Give back all the data exactly, line by line.

= = = = =

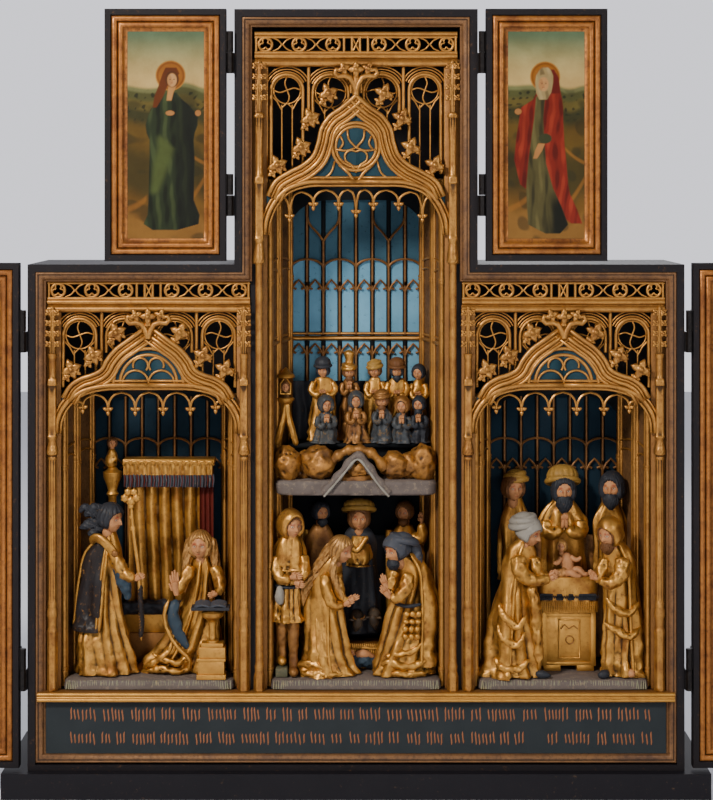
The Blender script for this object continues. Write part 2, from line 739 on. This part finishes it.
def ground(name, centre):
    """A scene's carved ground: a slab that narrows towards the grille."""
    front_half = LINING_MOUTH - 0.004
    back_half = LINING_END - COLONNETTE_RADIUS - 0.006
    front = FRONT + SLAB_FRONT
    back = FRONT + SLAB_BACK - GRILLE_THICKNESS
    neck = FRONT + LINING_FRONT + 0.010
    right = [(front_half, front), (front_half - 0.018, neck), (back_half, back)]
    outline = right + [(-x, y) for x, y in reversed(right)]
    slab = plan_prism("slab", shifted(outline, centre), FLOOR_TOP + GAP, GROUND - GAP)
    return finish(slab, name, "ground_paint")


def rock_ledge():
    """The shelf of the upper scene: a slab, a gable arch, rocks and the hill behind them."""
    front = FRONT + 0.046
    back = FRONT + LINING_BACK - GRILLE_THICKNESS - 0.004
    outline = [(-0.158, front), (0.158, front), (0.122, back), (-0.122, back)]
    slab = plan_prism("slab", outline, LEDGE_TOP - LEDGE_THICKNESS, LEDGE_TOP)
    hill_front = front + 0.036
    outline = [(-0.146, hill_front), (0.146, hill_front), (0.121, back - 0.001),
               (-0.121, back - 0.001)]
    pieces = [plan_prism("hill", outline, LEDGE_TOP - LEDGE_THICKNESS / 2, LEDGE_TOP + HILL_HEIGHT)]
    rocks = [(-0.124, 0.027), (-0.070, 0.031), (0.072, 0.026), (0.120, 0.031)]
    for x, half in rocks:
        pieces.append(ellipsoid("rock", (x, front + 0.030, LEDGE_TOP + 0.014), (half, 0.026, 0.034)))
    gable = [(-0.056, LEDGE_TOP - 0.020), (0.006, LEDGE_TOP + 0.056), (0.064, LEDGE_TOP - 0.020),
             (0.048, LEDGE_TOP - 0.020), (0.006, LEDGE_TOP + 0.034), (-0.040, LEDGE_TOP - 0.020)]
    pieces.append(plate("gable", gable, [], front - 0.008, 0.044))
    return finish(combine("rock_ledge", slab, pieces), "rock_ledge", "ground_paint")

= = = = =

• _COMPLETE ANSWER_:
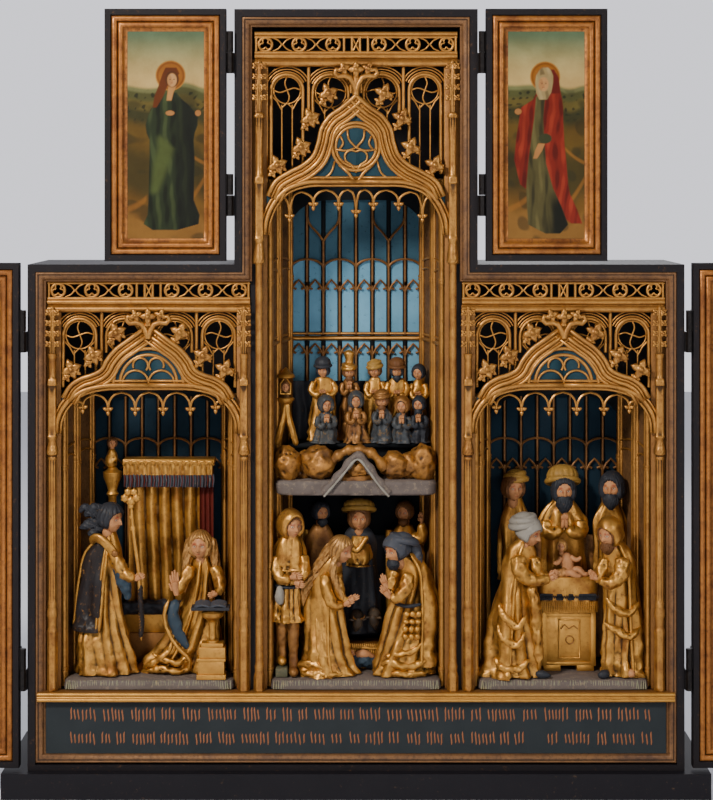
The Blender script for this object continues. Write part 2, from line 739 on. This part finishes it.
def ground(name, centre):
    """A scene's carved ground: a slab that narrows towards the grille."""
    front_half = LINING_MOUTH - 0.004
    back_half = LINING_END - COLONNETTE_RADIUS - 0.006
    front = FRONT + SLAB_FRONT
    back = FRONT + SLAB_BACK - GRILLE_THICKNESS
    neck = FRONT + LINING_FRONT + 0.010
    right = [(front_half, front), (front_half - 0.018, neck), (back_half, back)]
    outline = right + [(-x, y) for x, y in reversed(right)]
    slab = plan_prism("slab", shifted(outline, centre), FLOOR_TOP + GAP, GROUND - GAP)
    return finish(slab, name, "ground_paint")


def rock_ledge():
    """The shelf of the upper scene: a slab, a gable arch, rocks and the hill behind them."""
    front = FRONT + 0.046
    back = FRONT + LINING_BACK - GRILLE_THICKNESS - 0.004
    outline = [(-0.158, front), (0.158, front), (0.122, back), (-0.122, back)]
    slab = plan_prism("slab", outline, LEDGE_TOP - LEDGE_THICKNESS, LEDGE_TOP)
    hill_front = front + 0.036
    outline = [(-0.146, hill_front), (0.146, hill_front), (0.121, back - 0.001),
               (-0.121, back - 0.001)]
    pieces = [plan_prism("hill", outline, LEDGE_TOP - LEDGE_THICKNESS / 2, LEDGE_TOP + HILL_HEIGHT)]
    rocks = [(-0.124, 0.027), (-0.070, 0.031), (0.072, 0.026), (0.120, 0.031)]
    for x, half in rocks:
        pieces.append(ellipsoid("rock", (x, front + 0.030, LEDGE_TOP + 0.014), (half, 0.026, 0.034)))
    gable = [(-0.056, LEDGE_TOP - 0.020), (0.006, LEDGE_TOP + 0.056), (0.064, LEDGE_TOP - 0.020),
             (0.048, LEDGE_TOP - 0.020), (0.006, LEDGE_TOP + 0.034), (-0.040, LEDGE_TOP - 0.020)]
    pieces.append(plate("gable", gable, [], front - 0.008, 0.044))
    return finish(combine("rock_ledge", slab, pieces), "rock_ledge", "ground_paint")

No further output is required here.